Small scales are stationed on tables around the store, where customers weigh their container – a process that’s sometimes called “tareing” at bulk food retailers – and write the number on a piece of masking tape affixed to the outside. They then fill the container with whatever product they wish, using the provided scoops and funnels, and note the name of the product on a sticker.

At the checkout counter, the weight of the empty container is deducted, and the customer is charged for the product by the pound.

Linnea Harris

Maison Jar follows in the footsteps of other refilleries in the Tri-State area, like The Refill Room in Hastings-On-Hudson, New York, and the Good Bottle Refill Shop in Montclair, New Jersey (which also buys back bottles from goods sold online to be refilled and reused in future orders).

Many zero-waste shops are finding ways to innovate and make their products more widely available, including Refillery LA in Western California, which has a mobile van that sells personal care products and household cleaning supplies along its route.

While eliminating plastic packaging is a major aspect of Maison Jar’s environmental ethic, Vitoux emphasizes that their efforts go far beyond this.

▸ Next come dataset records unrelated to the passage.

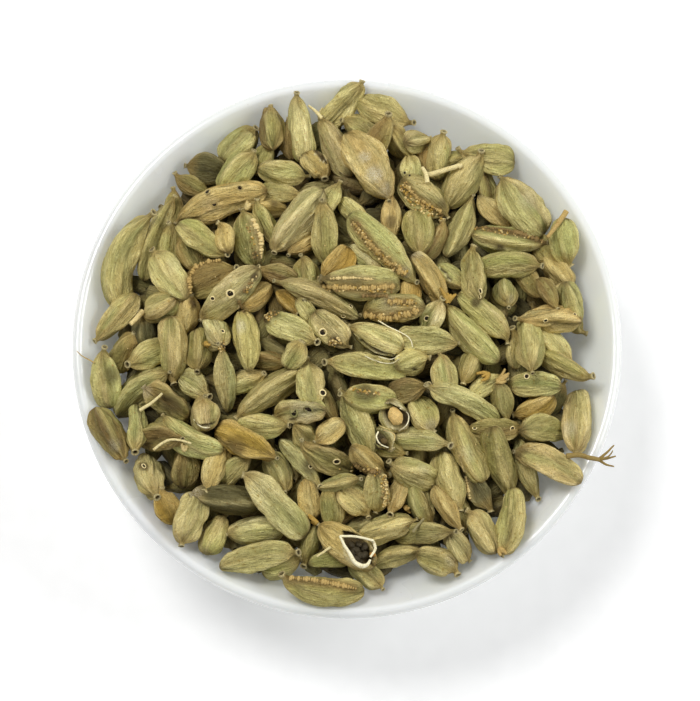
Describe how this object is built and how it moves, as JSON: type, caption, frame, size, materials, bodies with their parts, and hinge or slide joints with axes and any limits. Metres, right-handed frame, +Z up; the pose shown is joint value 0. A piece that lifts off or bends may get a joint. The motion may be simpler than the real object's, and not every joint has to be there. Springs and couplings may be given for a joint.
{
  "type": "dish of dried cardamom pods",
  "caption": "Shallow round white glazed dish on a foot ring, heaped over the rim with dried green cardamom pods.",
  "frame": {"origin": "on the table, under the middle of the dish", "axes": "+Z up; a person looking at the heap as in the picture stands at -Y, with +X on the right"},
  "size_m": [0.12, 0.12, 0.045],
  "materials": {
    "white_glaze": "glossy white glaze",
    "dried_pod": "matt dry husk with fine ribs along each pod, green to straw and brown"
  },
  "bodies": {
    "root": {"dish": "white_glaze", "cardamom_heap": "dried_pod"}
  },
  "joints": []
}
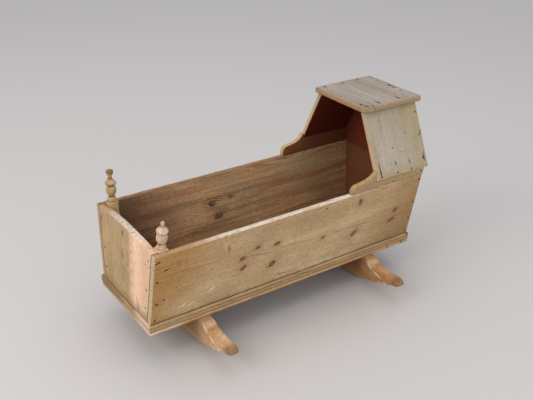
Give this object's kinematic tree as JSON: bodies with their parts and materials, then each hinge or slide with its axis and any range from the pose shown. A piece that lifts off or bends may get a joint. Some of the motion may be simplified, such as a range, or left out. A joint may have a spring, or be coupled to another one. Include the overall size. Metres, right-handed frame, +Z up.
{
  "type": "baby cradle",
  "caption": "Hooded rocking cradle of flared pine boards with an arched foot, scrolled cheeks, turned corner finials, a nosed base moulding and two curved rockers.",
  "frame": {"origin": "centre of the bounding box at floor level, where the worn flats under the rockers rest", "axes": "+X towards the hood (the sleeper's head), +Y to the sleeper's left, +Z up"},
  "size_m": [0.948, 0.608, 0.569],
  "materials": {
    "pine_walls": "stripped pine, dry and matt, worn smooth",
    "pine_foot": "stripped pine, dry and matt",
    "pine_hood": "weathered pale pine outside, old dark stain inside",
    "pine_roof": "weathered grey-brown pine",
    "pine_posts": "turned pine, handled smooth",
    "pine_moulding": "stripped pine, dry",
    "pine_base": "stripped pine, dry",
    "pine_rockers": "stripped pine, dry, worn toes",
    "hardwood_dowels": "plain",
    "iron_nails": "rusted, matt"
  },
  "bodies": {
    "root": {"base_board": "pine_base", "side_board_left": "pine_walls", "side_board_right": "pine_walls", "cheek_left": "pine_walls", "cheek_right": "pine_walls", "foot_board": "pine_foot", "head_board_lower": "pine_walls", "head_board_upper": "pine_walls", "hood_panel_left": "pine_hood", "hood_panel_right": "pine_hood", "hood_roof": "pine_roof", "corner_post_left": "pine_posts", "corner_post_right": "pine_posts", "moulding_left": "pine_moulding", "moulding_right_foot": "pine_moulding", "moulding_right_head": "pine_moulding", "moulding_foot": "pine_moulding", "moulding_head": "pine_moulding", "rocker_foot": "pine_rockers", "rocker_head": "pine_rockers", "dowels_cheek": "hardwood_dowels", "nails_foot_corner": "iron_nails", "nails_head_corner": "iron_nails", "nails_foot_post": "iron_nails", "nails_hood": "iron_nails", "nails_roof": "iron_nails", "nails_base": "iron_nails", "nails_rocker": "iron_nails", "pins_moulding": "iron_nails"}
  },
  "joints": []
}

Every morning, she rides her bike to a local bakery to pick up bread (which they also sell by the pound), and the store sources almost entirely from local vendors, like the nearby Brooklyn-based Variety Coffee Roasters, and Café Grumpy, which supply freshly roasted coffee beans.

“We have some closed-loops systems,” says Vitoux. “For instance, for our coffees: they come with their buckets, we put them in the silos, we give them back the empty ones.”

Much of the store’s dry goods come in 25-pound packages, wrapped in an air-tight plastic liner to keep the product fresh, which is then recycled with Terracycle.

“One of the most important things is the selection of our products,” she says. “We really focus on having organic – produce especially. I really think it’s a better way of harvesting and cultivating today.”

Vitoux does, however, consider cost when choosing her products.

“I really try and be careful with price,” she says. “I want to be as accessible as possible.”

She says that, if the organic alternative to a product is prohibitively expensive, she will often choose the conventional variety to make the product more accessible, allowing customers to view the store as a one-stop shop for all of their grocery needs.

The refillery model also promotes less waste and, in turn, less spending, says Vitoux.

“It really makes a difference that you don’t need to buy some almonds to have three-quarters of it sit for a month and half.”

While Maison Jar only opened its doors a month ago, Vitoux is already considering the future of the store, which could include delivery options and workshops with sustainability professionals.

Maison Jar is located at 566 Leonard St. in Brooklyn, NY, and is open daily from 10 a.m. to 7 p.m.